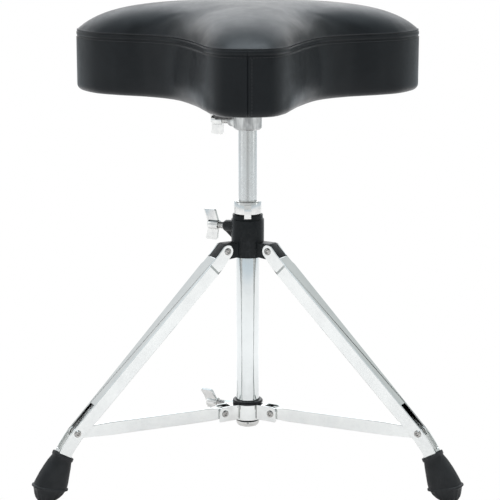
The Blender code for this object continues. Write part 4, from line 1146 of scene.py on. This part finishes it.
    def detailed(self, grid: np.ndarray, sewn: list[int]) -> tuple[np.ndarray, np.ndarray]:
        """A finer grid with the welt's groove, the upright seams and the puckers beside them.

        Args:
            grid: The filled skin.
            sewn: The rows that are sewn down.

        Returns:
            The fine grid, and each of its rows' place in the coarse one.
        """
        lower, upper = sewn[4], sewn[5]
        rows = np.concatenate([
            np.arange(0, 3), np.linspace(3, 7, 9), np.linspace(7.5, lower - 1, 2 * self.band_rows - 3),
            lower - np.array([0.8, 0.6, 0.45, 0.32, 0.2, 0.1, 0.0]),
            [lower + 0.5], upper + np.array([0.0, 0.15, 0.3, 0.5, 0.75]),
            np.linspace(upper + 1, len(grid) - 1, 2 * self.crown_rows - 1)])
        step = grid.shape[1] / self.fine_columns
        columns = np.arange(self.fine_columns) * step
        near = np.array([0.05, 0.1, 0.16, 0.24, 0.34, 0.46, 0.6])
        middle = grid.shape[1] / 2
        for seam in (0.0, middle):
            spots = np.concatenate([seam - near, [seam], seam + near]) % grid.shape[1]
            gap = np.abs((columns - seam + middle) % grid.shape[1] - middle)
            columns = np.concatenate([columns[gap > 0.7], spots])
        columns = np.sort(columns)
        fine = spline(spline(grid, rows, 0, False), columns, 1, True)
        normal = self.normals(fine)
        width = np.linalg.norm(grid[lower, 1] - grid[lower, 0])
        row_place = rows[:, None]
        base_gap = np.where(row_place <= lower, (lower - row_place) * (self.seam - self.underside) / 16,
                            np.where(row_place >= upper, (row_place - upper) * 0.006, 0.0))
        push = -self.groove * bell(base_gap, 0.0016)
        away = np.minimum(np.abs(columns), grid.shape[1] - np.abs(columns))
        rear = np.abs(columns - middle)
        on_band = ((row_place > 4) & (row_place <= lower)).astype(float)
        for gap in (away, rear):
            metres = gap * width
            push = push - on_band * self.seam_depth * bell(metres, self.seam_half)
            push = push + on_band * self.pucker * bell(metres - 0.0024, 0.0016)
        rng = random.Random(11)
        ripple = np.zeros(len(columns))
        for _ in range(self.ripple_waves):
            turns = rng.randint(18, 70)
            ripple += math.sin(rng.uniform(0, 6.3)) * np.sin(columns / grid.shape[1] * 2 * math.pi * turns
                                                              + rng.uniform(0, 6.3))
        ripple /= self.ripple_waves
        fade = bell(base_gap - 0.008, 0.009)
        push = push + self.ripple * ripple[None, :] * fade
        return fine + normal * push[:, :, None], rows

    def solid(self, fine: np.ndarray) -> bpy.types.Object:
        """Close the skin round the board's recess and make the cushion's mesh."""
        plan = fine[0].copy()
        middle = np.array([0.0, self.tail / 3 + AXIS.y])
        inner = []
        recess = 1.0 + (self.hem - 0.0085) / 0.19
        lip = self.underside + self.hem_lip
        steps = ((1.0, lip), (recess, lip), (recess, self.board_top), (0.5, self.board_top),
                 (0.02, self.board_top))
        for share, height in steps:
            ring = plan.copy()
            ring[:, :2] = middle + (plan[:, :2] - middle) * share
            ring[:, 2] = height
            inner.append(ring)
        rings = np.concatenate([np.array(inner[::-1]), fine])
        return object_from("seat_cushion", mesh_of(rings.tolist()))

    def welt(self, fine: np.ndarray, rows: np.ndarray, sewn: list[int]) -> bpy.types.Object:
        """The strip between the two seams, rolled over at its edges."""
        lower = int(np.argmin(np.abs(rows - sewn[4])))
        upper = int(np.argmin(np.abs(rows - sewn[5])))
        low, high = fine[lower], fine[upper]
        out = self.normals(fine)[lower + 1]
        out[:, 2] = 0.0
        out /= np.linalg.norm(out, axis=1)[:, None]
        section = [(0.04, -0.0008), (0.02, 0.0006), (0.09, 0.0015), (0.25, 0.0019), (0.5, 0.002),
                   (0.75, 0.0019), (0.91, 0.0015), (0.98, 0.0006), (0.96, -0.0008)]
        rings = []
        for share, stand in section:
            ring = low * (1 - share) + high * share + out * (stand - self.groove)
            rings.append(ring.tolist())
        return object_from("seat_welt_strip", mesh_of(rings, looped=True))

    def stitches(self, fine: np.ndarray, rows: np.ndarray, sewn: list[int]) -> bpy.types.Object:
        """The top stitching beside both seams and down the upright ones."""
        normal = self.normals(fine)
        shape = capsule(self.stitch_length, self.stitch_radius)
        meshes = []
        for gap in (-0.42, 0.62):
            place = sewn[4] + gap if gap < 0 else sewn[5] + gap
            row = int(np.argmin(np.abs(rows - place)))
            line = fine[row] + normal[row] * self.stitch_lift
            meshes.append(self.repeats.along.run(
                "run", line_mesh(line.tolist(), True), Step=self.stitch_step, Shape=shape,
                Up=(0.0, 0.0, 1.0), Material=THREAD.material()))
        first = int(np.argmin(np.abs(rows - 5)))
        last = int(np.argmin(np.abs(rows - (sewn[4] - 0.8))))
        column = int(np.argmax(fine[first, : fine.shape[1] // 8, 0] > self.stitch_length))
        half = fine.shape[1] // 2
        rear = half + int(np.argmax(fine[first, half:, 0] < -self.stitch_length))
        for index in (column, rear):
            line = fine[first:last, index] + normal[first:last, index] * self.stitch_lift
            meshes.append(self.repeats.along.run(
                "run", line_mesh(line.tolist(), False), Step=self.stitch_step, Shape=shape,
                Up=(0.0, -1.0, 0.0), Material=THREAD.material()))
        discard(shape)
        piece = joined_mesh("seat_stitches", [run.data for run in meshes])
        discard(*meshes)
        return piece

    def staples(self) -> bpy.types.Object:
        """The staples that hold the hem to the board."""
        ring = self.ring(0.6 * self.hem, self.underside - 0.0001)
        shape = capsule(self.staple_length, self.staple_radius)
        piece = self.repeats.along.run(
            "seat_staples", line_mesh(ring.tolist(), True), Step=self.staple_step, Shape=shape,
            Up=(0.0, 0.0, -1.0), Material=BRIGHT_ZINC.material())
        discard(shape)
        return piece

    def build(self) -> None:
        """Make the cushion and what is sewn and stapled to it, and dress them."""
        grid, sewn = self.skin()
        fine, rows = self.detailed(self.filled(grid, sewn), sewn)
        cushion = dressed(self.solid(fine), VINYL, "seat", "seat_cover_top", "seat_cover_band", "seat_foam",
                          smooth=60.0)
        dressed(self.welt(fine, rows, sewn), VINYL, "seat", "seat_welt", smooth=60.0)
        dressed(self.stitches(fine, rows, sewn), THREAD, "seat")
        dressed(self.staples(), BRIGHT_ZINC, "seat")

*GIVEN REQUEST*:
Everything from the first line above up to and including the line that contains "sewn: The rows" should be printed exactly; please print only that.

*FINAL RESULT*:
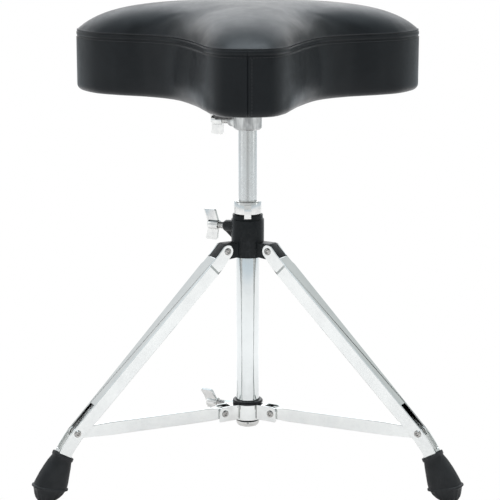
The Blender code for this object continues. Write part 4, from line 1146 of scene.py on. This part finishes it.
    def detailed(self, grid: np.ndarray, sewn: list[int]) -> tuple[np.ndarray, np.ndarray]:
        """A finer grid with the welt's groove, the upright seams and the puckers beside them.

        Args:
            grid: The filled skin.
            sewn: The rows that are sewn down.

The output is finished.